The Digital Public Library of America (DPLA) offers a single point of access to over 4.5 million digital items — photographs, manuscripts, books, sounds, moving images, and more — from libraries, archives, historical societies, and museums around the United States. (The collection is scheduled to expand in the fall to over 5 million.) Highlights from the current DPLA collection include portraits and daguerreotypes of former US presidents; news film clips of the Freedom Riders during the Civil Rights movement; the Book of Hours, an illuminated manuscript from 1514; Notes on the State of Virginia, written by Thomas Jefferson; paintings by Winslow Homer; and nearly 400,000 historic photographs from the Mountain West, South, Midwest, and Northeast dating back to the earliest days of photography. The most recent additions to the collection include WPA household census records mapped to street level from the University of Southern California, and over a million and a half books, serials, atlases, government documents, and more from HathiTrust's public domain content.

At the core of the DPLA is its data store of metadata records from over 650 institutions around the US. Each DPLA provider, or partner, agrees to share their metadata openly, and to express this openness with a Creative Commons Zero ("CC0") dedication.
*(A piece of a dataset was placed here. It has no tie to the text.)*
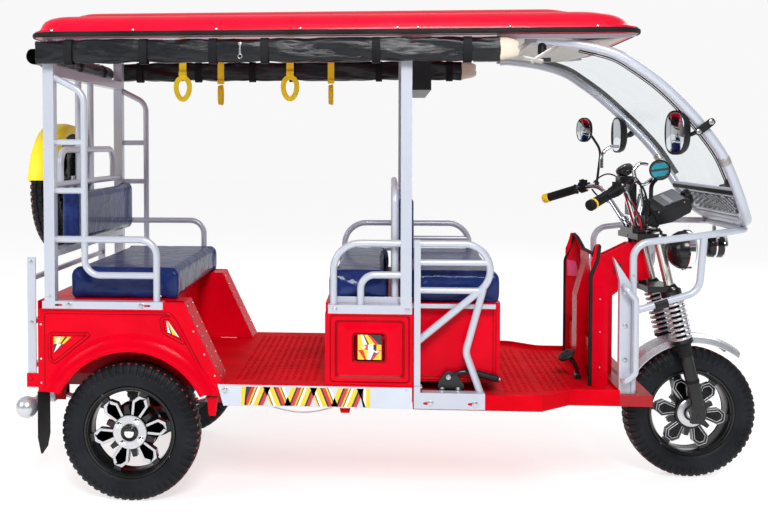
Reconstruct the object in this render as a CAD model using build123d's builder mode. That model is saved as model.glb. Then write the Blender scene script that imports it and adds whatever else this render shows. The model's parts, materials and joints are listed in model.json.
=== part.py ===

These partners make up the DPLA's Digital Hubs Program, a national pilot to construct a network out of the over 40 state or regional digital collaboratives, numerous large content repositories, and other promising digital initiatives currently in operation throughout the US. Current hubs include the Smithsonian Institution, the National Archives and Records Administration, the David Rumsey Map Collection, ARTstor, the Mountain West Digital Library, the Minnesota Digital Library, the Digital Library of Georgia, and many more.

DPLA Stats 2013
Partners: Approx. 650
Number of Items: Over 4.5 million
    Photos/Visual Materials: 1 million
    Books & Serials: Over 750,000
    Maps: Approx. 65,000
    Obituaries: 50,000
    Videos: 10,000
    Oral Histories: 5,000
    Newspaper Titles: Hundreds